Quitte à remonter dans le temps, autant aller dans le classique : lecteurs, visitez un Harlem disparu avec les deux flics épiques de chester Himes, Ed cercueil et Fossoyeur,in « La reine des pommes », « Imbroglio Negro » & so…Quarto a sorti toute la série des huit romans consacrés aux deux zouaves terrifiants -pas vraiment le genre pleureuses negro spiritualisant « grand’ma on la fouettait dans les champs bheu heu heu ».
Je n’ai pas votre culture polardeuse Chéréa,ma régulière serait plutôt l’estampillée « Culture classique avec de vraies morceaux de littérature dedans », mais comme je ne fais pas de différences hiérarchiques de genre, la qualité étant la qualité… C’est juste qu’à côté des étiquetés de la prose qu’on lit le col bien boutonné (quand on n’aime pas vraiment ça et qu’on le fait pour la montre) je suis plutôt fantastique et Sf. Enfin… j’étais, la qualité de la SF s’est tellement effondrée que je n’ai plus rien à me mettre sous la paupière à part relire.Quand au Fantastique…Depuis que les éditions Neo sont mortes sans réels héritiers ,là encore relecture, notamment les grands givrés de langue allemande type H.Heinz Ewers ou Meyrink…avec aussi les anglos-saxons époque Clark Ashton Smith voir Hodgson -graaande influence de Lovecraft. Mais je ne méprise nullement pas un bon Masterton et ne suis pas de ceux qui rejettent tout King. « Simetierre » est un vrai chef d’oeuvre, son plus grand livre à ma connaissance.)
Quand même, un vrai polard senteur ténèbres, c’est quelque chose d’unique.

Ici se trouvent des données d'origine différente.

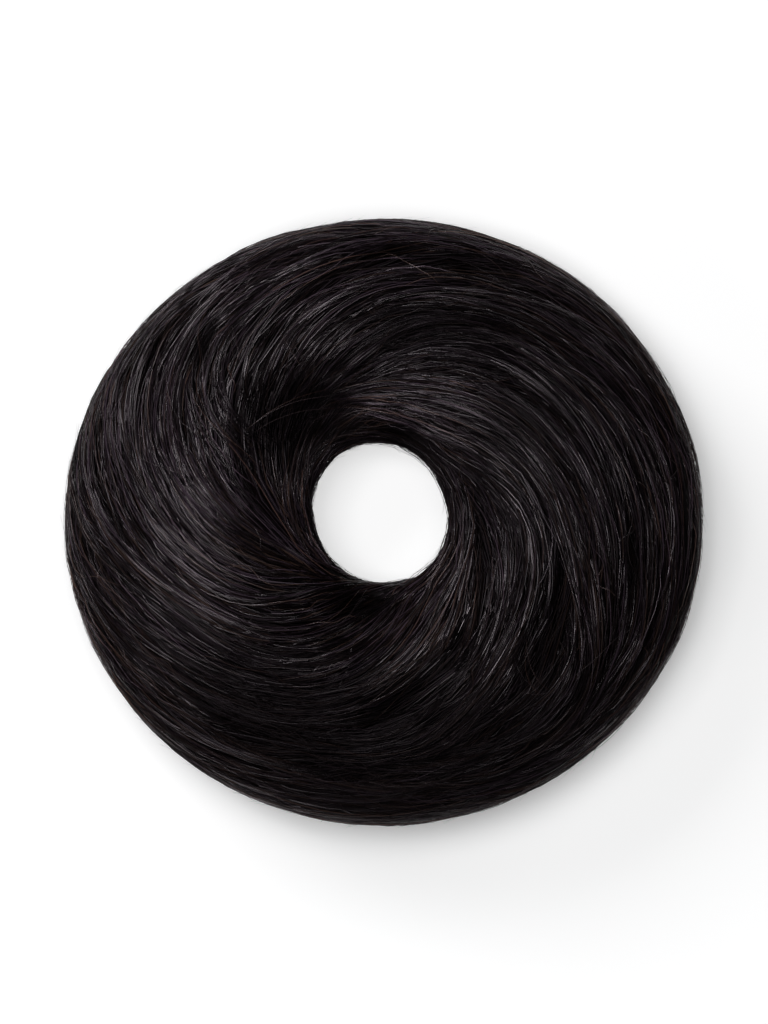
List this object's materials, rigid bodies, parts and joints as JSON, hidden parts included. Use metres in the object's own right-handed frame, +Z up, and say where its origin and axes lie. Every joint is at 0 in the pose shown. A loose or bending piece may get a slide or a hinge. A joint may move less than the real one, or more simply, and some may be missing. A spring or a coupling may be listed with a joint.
{
  "type": "top knot hairpiece",
  "caption": "Soft doughnut of dark false hair whose locks sweep clockwise from an open centre hole, over a padded base ring, with a hidden elastic band.",
  "frame": {"origin": "on the surface the ring rests on, below the middle of its outline seen from above", "axes": "+Z up, through the hole; +X to the right and +Y to the top of the ring as seen from above, with the widest way along X"},
  "size_m": [0.1198, 0.1138, 0.0356],
  "materials": {
    "hair": "near-black straight hair fibre, soft gloss along the strands",
    "base": "matt black-brown wound padding",
    "elastic": "matt black covered elastic"
  },
  "bodies": {
    "root": {"base_ring": "base", "elastic_band": "elastic", "lock_01": "hair", "lock_02": "hair", "lock_03": "hair", "lock_04": "hair", "lock_05": "hair", "lock_06": "hair", "lock_07": "hair", "lock_08": "hair", "lock_09": "hair", "lock_10": "hair", "lock_11": "hair", "lock_12": "hair", "lock_13": "hair", "lock_14": "hair", "lock_15": "hair"}
  },
  "joints": []
}
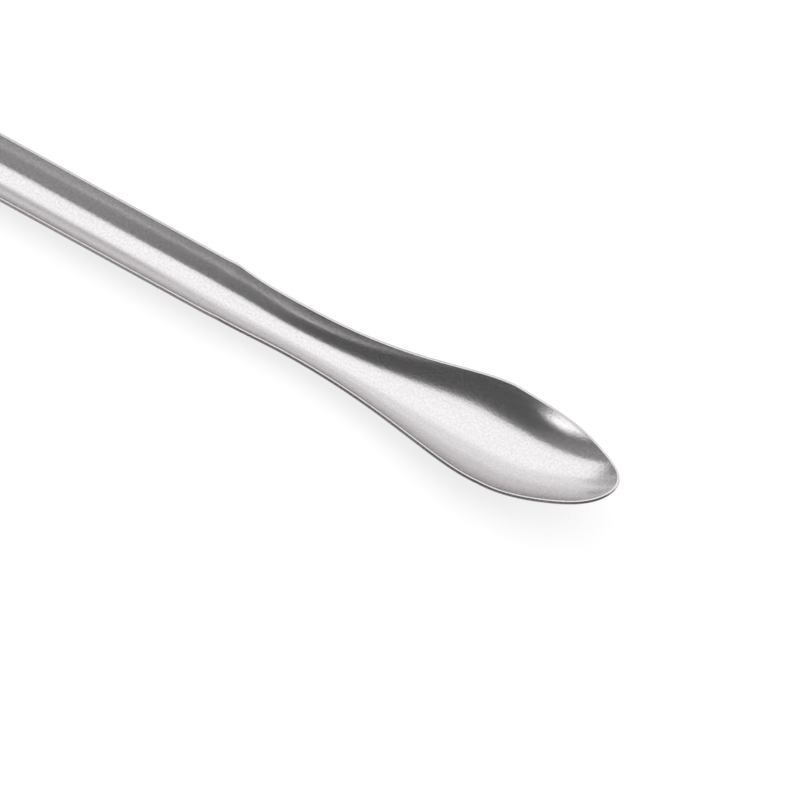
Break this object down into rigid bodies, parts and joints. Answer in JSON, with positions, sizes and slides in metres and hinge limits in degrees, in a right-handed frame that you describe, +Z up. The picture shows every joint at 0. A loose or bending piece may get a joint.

Et pour finir d’ opérer un retour au polar : « Les damnés ne meurent jamais » de Jim Nisbet fut un sacré choc.
Excellente façon de voyager en tous cas. J’apprécie beaucoup cette série de l’été.
Ps Je pense à la camarade ilysienne qui cherchait de la noirceur. C’est tellement évident qu’on a pas osé, osons ! : American psycho de Ellis.
(coucou Patrick ! bonnes vacances? J’ai oublié votre nouvelle incarnation bloguesque).